As the first new Canadian architecture school in over 45 years, Sudbury’s Laurentian University is doubling down in a long-running effort to launch their School of Architecture.

Now in the final phase of bringing the school’s vision to fruition, the two-storey, 54,000-square foot downtown facility is rapidly moving towards its final form. 

The steel-framed North Wing and the cross-laminated timber wood West Wing, located on the corner of Elm and Elgin Streets, are now standing and beginning to take shape. 

The $23.9-million purpose-built structure will house a building systems lab, local ecology lab, cultural lab, and will finalize the overall vision for the $42.6-million mini-campus project. 

The original completion date was pegged for the fall 2015 term, but foundation issues stalled progress and delayed completion to late winter or early spring 2016. The inaugural classes will be held next September.

The building will house classrooms, studio space, lecture theatres, lounges, faculty offices, a rapid prototyping lab, cascading mezzanines, among other features.

In the school’s first two years of operation, staff and students have used the renovated CP Telegraph Building, CP Freight Shed and St. Andrew’s Place.

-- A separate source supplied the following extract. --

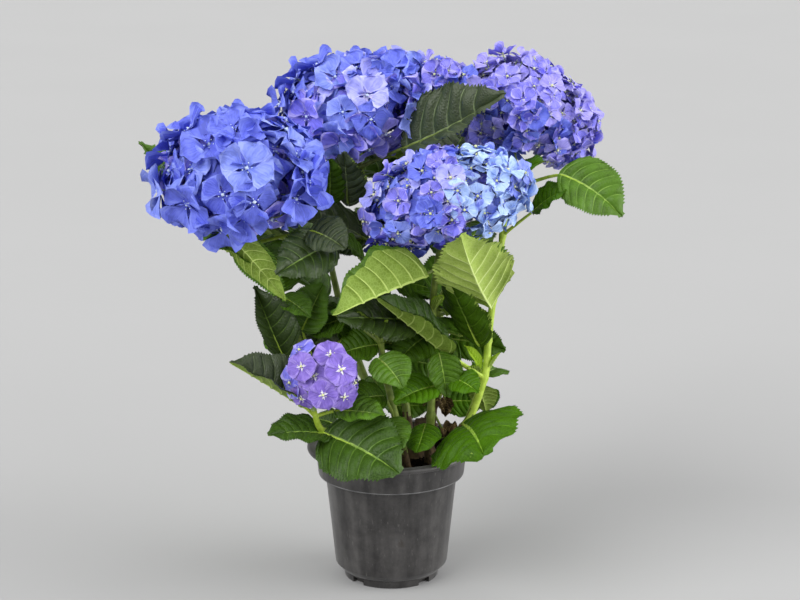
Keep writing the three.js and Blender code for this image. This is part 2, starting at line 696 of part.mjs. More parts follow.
// One floret of four broad sepals, a thin cupped plate whose middle is sunk in the core
function makeFloret(head, n) {
  const share = (n + 0.5) / head.florets;
  const height = 1 - HEAD_COVER * share;
  const angle = n * GOLDEN_ANGLE;
  const level = Math.sqrt(1 - height * height);
  const direction = new THREE.Vector3(level * Math.cos(angle), level * Math.sin(angle), height);
  const middle = headPoint(head, direction, head.depth + FLORET_INSET);
  const normal = direction.clone().divide(new THREE.Vector3(...head.radii)).normalize();
  normal.applyEuler(headTurn(head));
  const across = new THREE.Vector3(chance(n, 1) - 0.5, chance(n, 2) - 0.5, chance(n, 3) - 0.5);
  const side = across.addScaledVector(normal, -across.dot(normal)).normalize();
  const other = normal.clone().cross(side);
  const size = head.size * (SMALLEST_FLORET + FLORET_SIZE_SPREAD * chance(n, 4));
  const vertices = [];
  const corners = SEPALS * SEPAL_POINTS.length;
  for (let k = 0; k < corners; k++) {
    const [reach, lift] = SEPAL_POINTS[k % SEPAL_POINTS.length];
    const around = (2 * Math.PI * k) / corners;
    const point = middle
      .clone()
      .addScaledVector(side, size * reach * Math.cos(around))
      .addScaledVector(other, size * reach * Math.sin(around))
      .addScaledVector(normal, head.depth * lift);
    vertices.push(keptInside(head, point));
  }
  const rim = vertices.length;
  vertices.push(middle.clone().addScaledVector(normal, head.depth * FLORET_MIDDLE_LIFT));
  vertices.push(middle.clone().addScaledVector(normal, -FLORET_ROOT));
  const faces = [];
  for (let k = 0; k < rim; k++) {
    const next = (k + 1) % rim;
    faces.push([rim, k, next], [rim + 1, next, k]);
  }
  return solidOf(geometryOf(vertices, faces));
}

// A point drawn back towards the head's centre where it would leave the head's own space
function keptInside(head, point) {
  const centre = new THREE.Vector3(...head.centre);
  const turn = new THREE.Matrix4().makeRotationFromEuler(headTurn(head)).invert();
  const local = point.clone().sub(centre).applyMatrix4(turn).divide(new THREE.Vector3(...head.radii));
  const reach = Math.max(1, local.length());
  return point.clone().sub(centre).divideScalar(reach).add(centre);
}

function makeHead(head, cane) {
  const last = cane.joints.length - 1;
  const centre = new THREE.Vector3(...head.centre);
  const ahead = directionOn(cane, last);
  const foot = placeOn(cane, last).addScaledVector(ahead, SEAT);
  const stalk = limb([foot, centre], [CANE_TIP_RADIUS, STALK_RADIUS], CANE_SIDES, [ahead]);
  const florets = [];
  for (let n = 0; n < head.florets; n++) florets.push(makeFloret(head, n));
  return union([makeCore(head), ...florets, stalk]);
}

// Colour and roughness of each piece: by its whole name, or by its kind
const looks = {
  pot: [0x45464a, 0.6],
  soil: [0x1d1612, 1],
  woody_base: [0x4a3526, 0.9],
  cane: [0x7f9a3c, 0.55],
  leaves: [0x3a6624, 0.5],
  leaves_small: [0x4b8a2a, 0.5],
  leaves_dry: [0x8a6b3e, 0.85],
  head: [0x5f70d4, 0.7],
  head_right: [0x7a70d0, 0.7],
  head_small: [0x8a6ad0, 0.7],
};

function materialOf(name) {
  const [color, roughness] = looks[name] ?? looks[name.split("_")[0]];
  return new THREE.MeshStandardMaterial({ color, roughness, metalness: 0 });
}

const pieces = { pot: makePot(), soil: makeSoil(), woody_base: makeWoodyBase() };
for (const [name, head] of Object.entries(heads)) pieces[`head_${name}`] = makeHead(head, canes[name]);
for (const [name, cane] of Object.entries(canes))
  if (cane.bare > 0) pieces[`cane_${name}`] = makeBareCane(cane);
for (const [name, solid] of Object.entries(pieces)) stand(name, solid);
const stems = {};
for (const [name, cane] of Object.entries(canes)) {
  stems[name] = caneStretch(cane, cane.bare, cane.joints.length - 1);
  stand(name, stems[name]);
}
for (const [name, leaves] of Object.entries(growLeaves()))
  pieces[`leaves_${name}`] = largest(union([stems[name], ...leaves.filter(Boolean)]));

const plant = new THREE.Group();
for (const [name, solid] of Object.entries(pieces)) plant.add(meshOf(name, solid, materialOf(name)));

export default plant;
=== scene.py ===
"""A hydrangea shrub in bloom in a round nursery pot: leaves, canes, flower heads, root ball and pot.

Sizes are worked out in millimetres in the part's own frame and turned to metres when a mesh is made.
"""

import math

import bpy
import numpy as np
from mathutils import Euler, Matrix, Vector
from mathutils.kdtree import KDTree


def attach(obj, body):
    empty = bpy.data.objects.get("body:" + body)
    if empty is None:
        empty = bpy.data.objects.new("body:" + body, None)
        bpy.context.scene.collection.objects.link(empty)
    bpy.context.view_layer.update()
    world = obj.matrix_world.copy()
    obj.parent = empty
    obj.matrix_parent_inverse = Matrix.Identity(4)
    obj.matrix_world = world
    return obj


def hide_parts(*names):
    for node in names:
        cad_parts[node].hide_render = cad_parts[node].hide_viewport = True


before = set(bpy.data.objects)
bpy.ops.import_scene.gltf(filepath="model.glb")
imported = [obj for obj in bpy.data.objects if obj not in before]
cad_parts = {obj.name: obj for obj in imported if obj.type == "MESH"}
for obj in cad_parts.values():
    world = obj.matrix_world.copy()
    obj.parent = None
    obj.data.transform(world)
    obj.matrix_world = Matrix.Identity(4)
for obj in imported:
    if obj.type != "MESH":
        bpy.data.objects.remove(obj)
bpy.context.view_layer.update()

MM = 0.001
SOIL_Z = 128
GOLDEN_ANGLE = math.pi * (3 - math.sqrt(5))
# How high the photo is taken from, and the direction towards it
RISE = math.radians(15)
VIEW_SIDE = Vector((0, -math.cos(RISE), math.sin(RISE)))

# The growth rule's own numbers
LEAF_ROWS = (0.19, 0.48, 0.78)
LEAF_BREADTH = 0.62
LEAF_FOLD = 16
BLADE_STEPS = 40
SHOWN_TRIES = 400
WIDENING_TRIES = 200
UNSEEN_TRIES = 160
UNSEEN_SHRINK = 0.35
SHOWN_SHIFT = {"turn": 14, "lift": 12, "stalk": 6, "swing": 12, "rise": 10, "roll": 14}
CANE_FOOT_RADIUS = 4.6
CANE_TIP_RADIUS = 2.8
# A try is the one of the solids when this many of its seven corners are found within this distance
FOUND_CORNERS = 5
SAME_PLACE = 0.05

# What a leaf's row says: the leaf joint, the stalk's turn, lift and length, the blade's swing from it, its rise
# and droop, its length and breadth, its roll and its fold, in degrees and mm. Its tone follows, and True where
# the blade is turned over.
LEAF_KEYS = ("at", "turn", "lift", "stalk", "swing", "rise", "droop", "long", "wide", "roll", "fold")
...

The refurbished Market Square building has also been turned into a fabrication lab with a wood shop and digital fabrication shop with 3D printers and CNC machines.  

The first phase, constructed by Timmins-based Cy Rheault Construction, required a workforce of 70. Bondfield Construction has employed an estimated 100 labourers for phase two.

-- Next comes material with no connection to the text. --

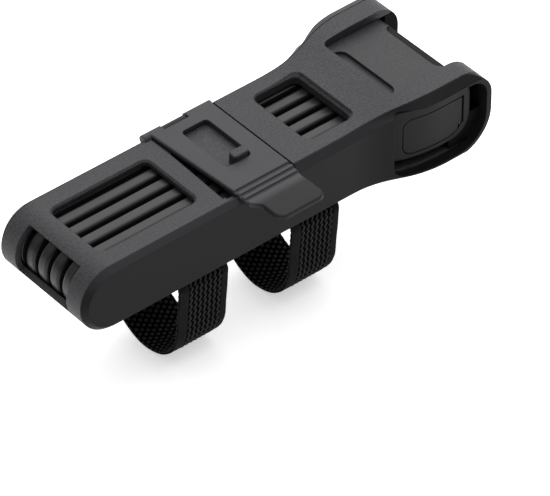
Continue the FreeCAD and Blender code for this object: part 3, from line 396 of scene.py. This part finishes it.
# the woven edge, outside first: inset, how far its nibs pull it in, height, relief
EDGE_ROWS = ((0.05, 0.2, 1.15, 0.45), (0.5, 0.0, 0.95, 0.0), (0.05, 0.2, 0.75, 0.45))
# the weave: wavy cords outside, rows of knots inside
CORD_COUNT = 7
CORD_PITCH = 2.45
CORD_FIRST = 6.2
CORD_SPREAD = 0.62
CORD_SWAY = 0.42
CORD_MARGIN = 1.2
WAVE_LENGTH = 3.4
WAVE_LAG = 0.5
KNOT_ROW = 2.1
KNOT_PITCH = 3.0


def loop_path(step):
    """Points round a strap's inner face as (y, z, outward y, outward z), step apart."""
    corner_y, corner_z = LEG_INSIDE - CORNER_INSIDE, TOP_INSIDE - CORNER_INSIDE
    rise = corner_z - TUBE_CENTRE
    turn = math.atan2(LEG_INSIDE, -rise) - math.acos(TUBE_RADIUS / math.hypot(LEG_INSIDE, rise))
    path = []

    def arc(centre_y, centre_z, radius, start, end):
        count = max(2, round(abs(end - start) * (radius + STRAP_THICK) / step))
        for number in range(count):
            angle = start + (end - start) * number / count
            out_y, out_z = math.sin(angle), math.cos(angle)
            path.append((centre_y + radius * out_y, centre_z + radius * out_z, out_y, out_z))

    def run(start, end):
        length = math.hypot(end[0] - start[0], end[1] - start[1])
        out_y, out_z = -(end[1] - start[1]) / length, (end[0] - start[0]) / length
        count = max(2, round(length / step))
        for number in range(count):
            share = number / count
            path.append((start[0] + (end[0] - start[0]) * share,
                         start[1] + (end[1] - start[1]) * share, out_y, out_z))

    foot_y = TUBE_RADIUS * math.sin(turn)
    foot_z = TUBE_CENTRE - TUBE_RADIUS * math.cos(turn)
    run((-corner_y, TOP_INSIDE), (corner_y, TOP_INSIDE))
    arc(corner_y, corner_z, CORNER_INSIDE, 0.0, math.pi / 2)
    run((LEG_INSIDE, corner_z), (foot_y, foot_z))
    arc(0.0, TUBE_CENTRE, TUBE_RADIUS, math.pi - turn, math.pi + turn)
    run((-foot_y, foot_z), (-LEG_INSIDE, corner_z))
    arc(-corner_y, corner_z, CORNER_INSIDE, -math.pi / 2, 0.0)
    return path


def outer_relief(across, along):
    """0 in the holes between the wavy cords, 1 on their crests."""
    last_cord = CORD_FIRST + (CORD_COUNT - 1) * CORD_PITCH
    if across < CORD_FIRST - CORD_MARGIN or across > last_cord + CORD_MARGIN:
        twill = math.sin(4.1 * along + 5.3 * across) * math.sin(3.7 * along - 4.9 * across)
        return 0.45 + 0.40 * twill
    wave = 2 * math.pi * along / WAVE_LENGTH
    number = round((across - CORD_FIRST) / CORD_PITCH)
    phase = wave + WAVE_LAG * number
    middle = CORD_FIRST + CORD_PITCH * number + CORD_SWAY * math.sin(phase)
    off = (across - middle) / CORD_SPREAD
    cord = (0.82 + 0.18 * math.sin(phase + 0.8)) * math.exp(-off * off)
    link = 0.34 * max(0.0, math.cos(phase + 2.2)) ** 4
    return max(cord, link)


def inner_relief(across, along):
    """The loop side: rows of small knots, every second row set half a step on."""
    row = round(across / KNOT_ROW)
    knot = max(0.0, math.cos(math.pi * (across / KNOT_ROW - row))) ** 0.8
    beat = math.cos(2 * math.pi * (along / KNOT_PITCH + 0.5 * (row % 2)))
    return 0.10 + 0.90 * knot * max(0.0, 0.4 + 0.6 * beat) ** 0.8


def section(along):
    """One ring round the band as (across, height over the inner face, relief)."""
    nib = 0.5 - 0.5 * math.cos(4 * math.pi * along / WAVE_LENGTH)
    inside_width = STRAP_WIDTH - 2 * FACE_INSET
    ring = []
    for step in range(COLUMNS + 1):
        share = step / COLUMNS
        across = FACE_INSET + share * inside_width
        relief = outer_relief(across, along)
        taper = min(1.0, min(share, 1.0 - share) * COLUMNS / 2)
        ring.append((across, OUTER_FACE + OUTER_RISE * relief * (0.6 + 0.4 * taper), relief))
    for inset, pull, height, relief in EDGE_ROWS:
        ring.append((STRAP_WIDTH - inset - pull * nib, height, relief))
    for step in range(COLUMNS, -1, -1):
        across = FACE_INSET + step / COLUMNS * inside_width
        relief = inner_relief(across, along)
        ring.append((across, INNER_FACE - INNER_RISE * relief, relief))
    for inset, pull, height, relief in reversed(EDGE_ROWS):
        ring.append((inset + pull * nib, height, relief))
    return ring


def add_strap(name, replaced):
    """The woven band in place of a strap's plain CAD loop, and as far along x."""
    rear_x = (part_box(replaced)[0].x - HOLSTER.x) / MM
    verts, relief_values = [], []
    along = 0.0
    last_outer = None
    path = loop_path(PATH_STEP)
    for y, z, out_y, out_z in path:
        outer = (y + out_y * STRAP_THICK, z + out_z * STRAP_THICK)
        along += math.dist(outer, last_outer or outer)
        last_outer = outer
        for across, height, relief in section(along):
            verts.append(at(rear_x + across, y + out_y * height, z + out_z * height))
            relief_values.append(relief)
    rings = len(path)
    ring = len(verts) // rings
    faces = [
        (a * ring + b, a * ring + (b + 1) % ring, (a + 1) % rings * ring + (b + 1) % ring,
         (a + 1) % rings * ring + b)
        for a in range(rings) for b in range(ring)
    ]
    mesh = bpy.data.meshes.new(name)
    mesh.from_pydata(verts, [], faces)
    # the relief goes on the points too: the fabric material paints shade into the low parts from it
    mesh.attributes.new("relief", "FLOAT", "POINT").data.foreach_set("value", relief_values)
    mesh.shade_smooth()
    strap = bpy.data.objects.new(name, mesh)
    scene.collection.objects.link(strap)
    strap.data.materials.append(FINISHES["strap_fabric"])
    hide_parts(replaced)
    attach(strap, "holster")


for end in ("rear", "front"):
    add_strap(f"strap_{end}_woven", f"strap_{end}")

“It’s going to be a game changer for downtown Sudbury and it’s going to be a game changer for the university,” said Brad Parkes, Laurentian’s executive director of facility services.

With a four-year undergraduate program and an advanced two-year master’s program, the school will eventually hold up to 400 students along with 40 professors and staff.

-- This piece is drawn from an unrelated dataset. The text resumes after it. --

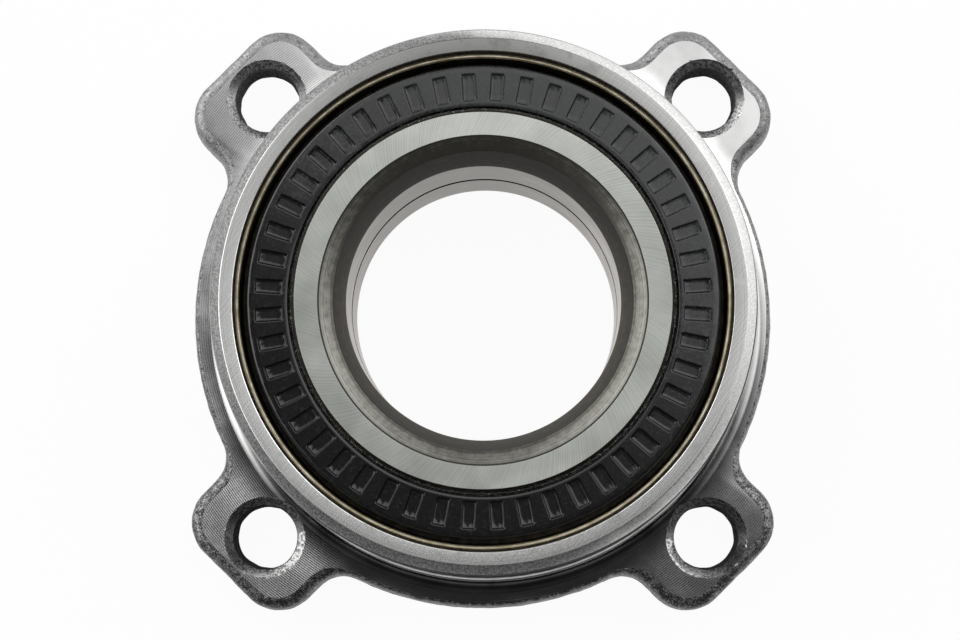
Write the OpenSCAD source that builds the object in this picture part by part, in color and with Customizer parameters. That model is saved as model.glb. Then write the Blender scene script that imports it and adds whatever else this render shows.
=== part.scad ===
// Wheel hub bearing unit with a bolt-on flange: two rows of angular contact balls between a forged outer
// ring with four ears and a pair of inner rings that are pressed on the drive flange's shaft.
// The axis is Z. The ears' machined face is at z = 0, and the inboard side with the encoder points up.

/* [Inner rings] */
// Bore that the drive flange is pressed into
bore_d = 49; // [46:0.1:51]
// Width of the inboard inner ring
inboard_w = 27; // [26:0.1:29]
// Width of the outboard inner ring
outboard_w = 25; // [24.5:0.1:27]
// Height of the split between the inner rings above the ear face
split_z = 14; // [12:0.1:16]
// Width of the chamfer round the bore's mouth
mouth_w = 2.2; // [1.5:0.1:2.4]
// Depth of that chamfer
mouth_h = 1.3; // [0.8:0.1:2]
// Width of the steep lead-in below the chamfer
lead_w = 2; // [1:0.1:2.4]
// Depth of the steep lead-in
lead_h = 6; // [4:0.1:8]
// Chamfer of the two edges that meet at the split
split_c = 0.35; // [0.2:0.05:0.6]
// Chamfer round the outside of each ring's face
face_c = 0.45; // [0.2:0.05:0.7]

/* [Balls and raceways] */
// Diameter of a ball
ball_d = 11.9; // [10.5:0.1:12.6]
// Diameter of the circle through the balls' centres
pitch_d = 75.8; // [74.5:0.1:77]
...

Undergrads still take electives and secondary courses on the main Laurentian campus, a 20-minute bus ride away, but the vast majority of their time is spent downtown. 

The design of Toronto-based LGA Archtectural Partners calls for the campus to wrap around an outdoor gathering space, fire pit, and micro-climate garden. The structure will incorporate cross-laminated timber (CLT) in the West Wing construction, an engineered wood product that had been difficult to use and produce in Ontario due to regulations and policy. The campus will be one of the first structures of its kind to use CLT on a large scale in Ontario. 

“We were really the first architecture school, and certainly public building, to tackle it,” said Terrance Galvin, the founding director of the school. “With our research and the time that we did that, now the Ontario Building Code has changed to allow six-storey [wood] buildings, so that’s the part of the innovative part of the curriculum. 

“Now, the students that we’re teaching, by the time they graduate, they will be tested on building six-storey buildings with materials like wood and CLT,” he added. “The building will be a showcase but it will also propel the discussion of mills in the North start thinking about producing CLT.”

Another part of the North-focused curriculum revolves around climate change challenges, which Galvin said is the first of its kind among architecture schools. 

Having the students witness the construction is a form of first-hand education in itself, touring the construction site monthly, and working with the contractors to learn the complexities and nuances of the trade. 

“The building is becoming a live lab, in essence,” added Parkes. “We’re showing students how things go together, how it’s bolted, how it’s anchored together, how the concrete works with the steel, and everything else.”